Applications and Benefits
Variable Costing aids managers in understanding the contribution margin per unit, making it easier to evaluate short-term profitability and make decisions about pricing, product discontinuation, or process improvements. The separation of fixed and variable costs provides a clearer picture of cost behavior, facilitating planning and control. Additionally, since fixed manufacturing overhead is not allocated to products, variability in costs reflects actual operational performance.
Limitations
One drawback of Variable Costing is that it is not accepted for external financial reporting, which requires absorption costing. Also, it may not capture the full cost of production for inventory valuation, potentially leading to underestimation of product costs on balance sheets. Despite this, it remains a vital tool for internal decision-making and performance analysis.

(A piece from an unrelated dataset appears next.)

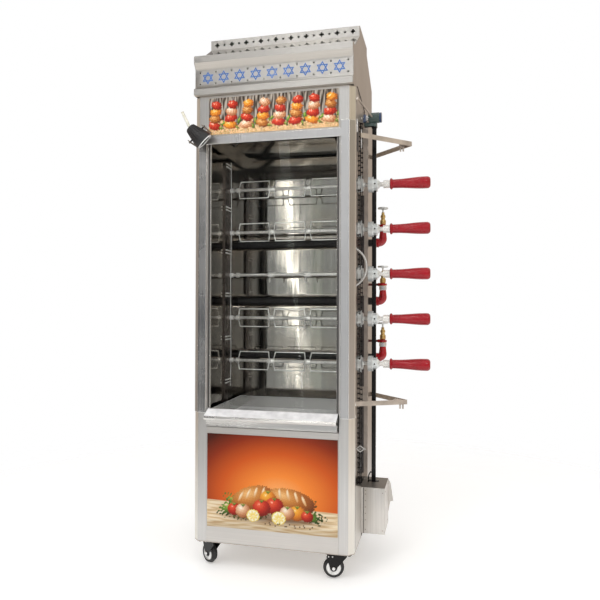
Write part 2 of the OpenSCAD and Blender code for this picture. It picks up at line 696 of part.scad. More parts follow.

Comparison of ABC and Variable Costing
While both methods aim to improve cost accuracy, they serve different purposes. ABC provides a detailed, activity-driven approach suitable for complex environments where traditional methods distort costs. It supports strategic decisions such as product line analysis and process improvement. Conversely, Variable Costing offers simplicity and transparency in understanding cost behavior, primarily supporting short-term operational decisions and contribution margin analysis. Organizations may use both methods synergistically to obtain both detailed cost insights and behavioral understanding.
Conclusion
Effective cost management requires appropriate tools and methodologies. Activity-Based Costing enhances the precision of cost allocation by focusing on activities that drive costs, making it valuable for strategic analysis and process improvement. Variable Costing simplifies understanding of cost behavior, assisting managers in operational and short-term decision-making. Both methods have their advantages and limitations, and when employed thoughtfully, they can significantly contribute to better financial performance and competitive advantage.